The online resource for the historic environment

4.03 Introduction

“Imbued with a message from the past, the historic monuments of generations of people remain to the present day as living witnesses of their age old traditions. People are becoming more and more conscious of the unity of human values and regard ancient monuments as a common heritage. The common responsibility to safeguard them for future generations is recognised. It is our duty to hand them on in the full richness of their authenticity.”
Venice Charter 1964

'“The immediate object of conservation is to secure the protection of built heritage, in the long-term interest of society...The decision to conserve historic buildings can be justified on social, cultural, economic and/or environmental grounds, and usually a combination of these. Conflicting pressures often need to be balanced to assist good decision making. Good conservation depends on a sound research evidence base and the use of competent advisors and contractors."
BS. 7913: 2013; para 0.1

“…conservation is largely the art of controlling change.”
Feilden, B. in commentary on Earl, J. Building Conservation Philosophy

Consider the recent destruction of ancient artefacts in consequence of conflict, sometimes that view or understanding may pose a threat to the historic asset.

Our historic environment is of importance not just to the owner of any given asset but also to the wider population who use it as a source of reference about their society and history. An SME has value that is subject to the wider society’s views and requirements. Sometimes that view or understanding can be misguided or formulated for the wrong values and this may pose a threat to an historic asset. It is incumbent on you to protect historic assets and to enlighten and redirect what might be a misunderstanding of the role and importance of sites, monuments and ensembles (SMEs). Once the public are ‘enlightened’ about importance, the protection of the heritage becomes easier to ensure and its improved profile engenders public support for the conservation process. A clear understanding of the role or importance of an asset will help you to promulgate information about it to its owners and the general public.

The composite of information used to gain clarity of understanding of an asset will be complex and multi-faceted and may consist of some of the following influences:

  • Cultural, spiritual, emotional and social significance
  • Function, use and ownership
  • Monetary value
  • Aesthetic value
  • Historic value
  • How it is valued and perceived by the general public

Such worth may, in turn, be affected by other factors:

  • Public attitudes
  • External factors beyond the boundaries of the building (context and situation)
  • Legislative controls
  • Impositions of use such as up-grading of services and new legislation
  • Availability of funding for management, maintenance or intervention works
  • Access requirements
  • Need to generate an income from use to help fund running costs (economic use)

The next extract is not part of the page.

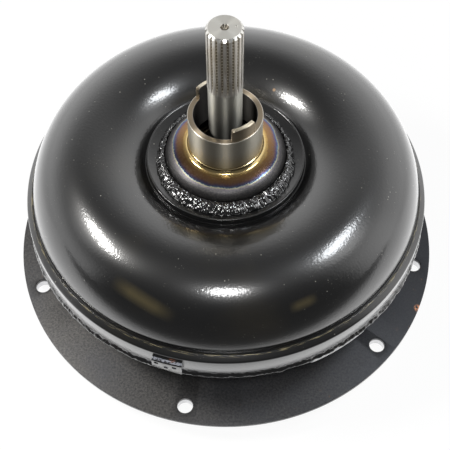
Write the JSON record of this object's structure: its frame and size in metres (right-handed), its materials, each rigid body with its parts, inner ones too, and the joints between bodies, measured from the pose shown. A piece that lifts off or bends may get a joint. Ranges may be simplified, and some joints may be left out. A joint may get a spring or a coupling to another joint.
{
  "type": "torque converter",
  "caption": "Welded torque converter with a domed impeller shell, tanged pump drive hub, splined turbine shaft, bladed turbine and stator inside, and a round bolted drive plate.",
  "frame": {"origin": "middle of the crank pilot's end face, on the turning axis", "axes": "+Z along the turning axis towards the transmission; +X to the right and -Y to the viewer in the picture"},
  "size_m": [0.315, 0.315, 0.2429],
  "materials": {
    "black_paint": "gloss black paint over pressed steel",
    "dark_plate": "satin dark grey phosphate on rolled sheet",
    "painted_weld": "gloss black paint over weld bead",
    "zinc_steel": "dull zinc plate",
    "ground_steel": "turned and ground, bright",
    "bearing_bronze": "turned bronze",
    "pressed_sheet": "cold rolled sheet, brazed",
    "cast_aluminium": "as cast, turned faces",
    "hardened_steel": "hardened and ground",
    "spring_steel": "blued spring strip"
  },
  "bodies": {
    "housing": {"balance_strip": "zinc_steel", "balance_tag": "painted_weld", "crank_pilot": "ground_steel", "drive_plate": "dark_plate", "front_cover": "black_paint", "hub_bush": "bearing_bronze", "hub_weld": "painted_weld", "impeller_blade_ring": "pressed_sheet", "impeller_shell": "black_paint", "pilot_bush": "bearing_bronze", "plate_bolt_1": "zinc_steel", "plate_bolt_2": "zinc_steel", "plate_bolt_3": "zinc_steel", "plate_bolt_4": "zinc_steel", "plate_bolt_5": "zinc_steel", "plate_bolt_6": "zinc_steel", "pump_drive_hub": "ground_steel", "seam_weld": "painted_weld"},
    "turbine": {"shaft_snap_ring": "spring_steel", "turbine_blade_ring": "pressed_sheet", "turbine_hub": "ground_steel", "turbine_rivet_1": "zinc_steel", "turbine_rivet_2": "zinc_steel", "turbine_rivet_3": "zinc_steel", "turbine_rivet_4": "zinc_steel", "turbine_rivet_5": "zinc_steel", "turbine_rivet_6": "zinc_steel", "turbine_shaft": "ground_steel", "turbine_shell": "pressed_sheet", "turbine_thrust_washer": "bearing_bronze"},
    "inner_race": {"clutch_inner_race": "hardened_steel"},
    "stator": {"clutch_outer_race": "hardened_steel", "clutch_roller_1": "hardened_steel", "clutch_roller_2": "hardened_steel", "clutch_roller_3": "hardened_steel", "clutch_roller_4": "hardened_steel", "clutch_roller_5": "hardened_steel", "clutch_roller_6": "hardened_steel", "clutch_roller_7": "hardened_steel", "clutch_roller_8": "hardened_steel", "clutch_spring_1": "spring_steel", "clutch_spring_2": "spring_steel", "clutch_spring_3": "spring_steel", "clutch_spring_4": "spring_steel", "clutch_spring_5": "spring_steel", "clutch_spring_6": "spring_steel", "clutch_spring_7": "spring_steel", "clutch_spring_8": "spring_steel", "stator_side_plate_hub": "cast_aluminium", "stator_side_plate_turbine": "cast_aluminium", "stator_thrust_washer_hub": "bearing_bronze", "stator_thrust_washer_turbine": "bearing_bronze", "stator_wheel": "cast_aluminium"}
  },
  "joints": [
    {"name": "turbine_spin", "type": "hinge", "parent": "housing", "child": "turbine", "pos_m": [0, 0, 0.0465], "axis": [0, 0, 1], "continuous": true},
    {"name": "inner_race_spin", "type": "hinge", "parent": "housing", "child": "inner_race", "pos_m": [0, 0, 0.0891], "axis": [0, 0, 1], "continuous": true},
    {"name": "stator_freewheel", "type": "hinge", "parent": "inner_race", "child": "stator", "pos_m": [0, 0, 0.0891], "axis": [0, 0, 1], "continuous": true}
  ]
}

See BS 7913: 2013 para 4.2 for a comprehensive, though not exhaustive, list of factors affecting/influencing significance.

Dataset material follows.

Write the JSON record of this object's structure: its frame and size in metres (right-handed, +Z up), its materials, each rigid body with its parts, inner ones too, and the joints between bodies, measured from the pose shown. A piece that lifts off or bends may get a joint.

Promotion, understanding and interpretation

An asset is dumb unless given voice by understanding and the projection of that understanding to owner, custodian and the wider public; it is perhaps important to emphasise here that owners are only custodians at a point in time and their possession of an historic asset imposes a requirement to adopt appropriate standards of stewardship, recognising their limited period of occupation and use together with their responsibility to wider society to maintains an historic asset’s record in as authentic a state as possible. To assist you in promoting the historic narrative that an asset offers you must have translation skills that allow you to understand that narrative. Acquisition of such knowledge, and how to use it is offered by this and the other four units in this series.

See BS 7913: 2013 section 1 "Scope" to assist your thinking on this.

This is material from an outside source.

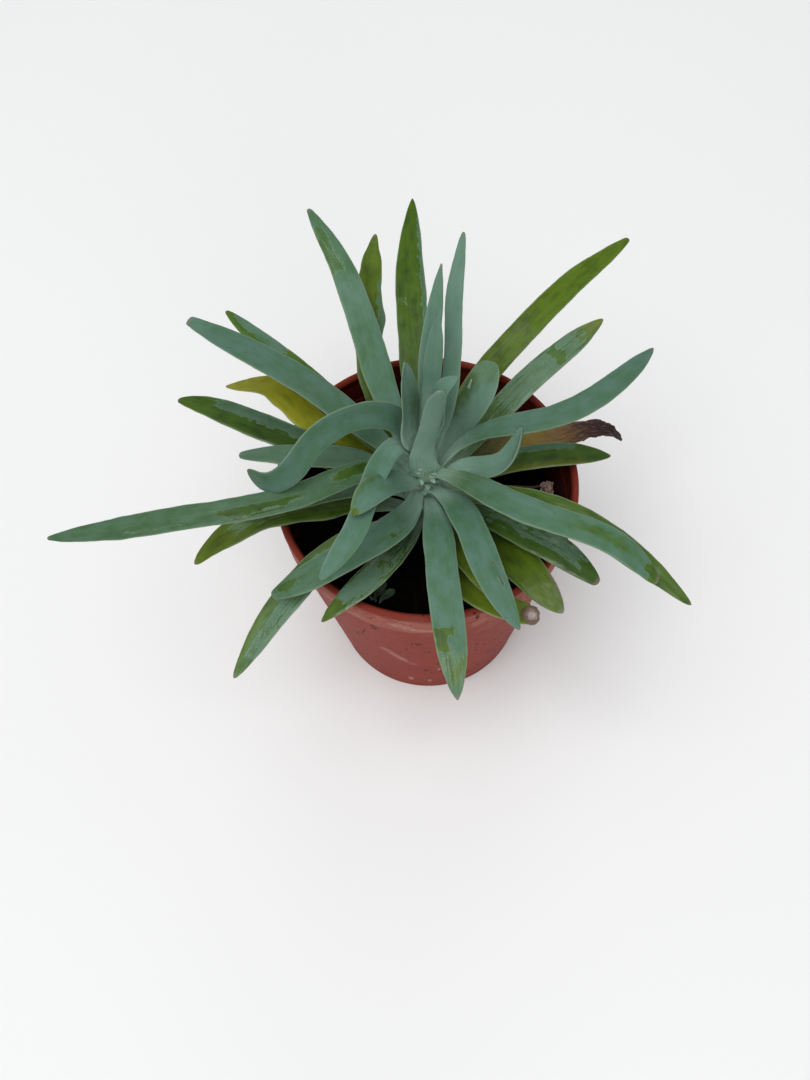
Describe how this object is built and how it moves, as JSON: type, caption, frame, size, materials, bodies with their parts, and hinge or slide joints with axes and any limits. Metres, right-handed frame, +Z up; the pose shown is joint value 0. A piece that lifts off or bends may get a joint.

Many of the factors influencing the historic environment will be at odds with or in conflict with conservation principles and ethics. There is a need for you, the conservation practitioner, to be aware of these pressures and how they are incorporated in conservation response. Inevitably, some compromise of principles must occur if an asset is to survive in our modern world but it is the ability to manage change without loss of significance that provides the armature on which good conservation practice hangs.

“Without change there would be no history.”
Cossons, Sir. N.

“Priorities must acknowledge what is possible as well as what is desirable.”
English Heritage (1996) A Future for our Past?

You need to have a detailed grasp of the management functions underpinning the running of a SME – how is it to be looked after, how is it to be funded and supported such that its interest to the public is promoted and its significance maintained.

See BS 7913: 2013:
Section 4: "Heritage value and significance"
Section 5: "Using significance as a framework for managing the historic environment"
Section 6: "Significance as part of operational care and other interventions"
Section 7 : "Maintenance"

You will need to be able to demonstrate knowledge of legislative controls affecting and protecting the historic environment. You will also need to demonstrate an ability to identify compatible re-users for an asset that will not threaten its significance. You will be required to demonstrate an ability to manage an asset including identification of project funding sources and income sources. You will need to demonstrate an ability to promote an asset to further its understanding and to encourage use of it without threat to significance or longevity. You should be able to pass on the asset to future generations whilst maintaining authenticity, despite pressures of use.

“At the heart of any judgement about significance lies understanding. We need to know why what is there is there. We need to know how it was constructed, altered and used through time; what survives and what has been lost… Unfortunately, that understanding is all too often seen as a luxury to be dispensed with when costs are tight…”
Cossons, Sir. N. Foreword to Clark, K (2001)Informed Conservation English Heritage.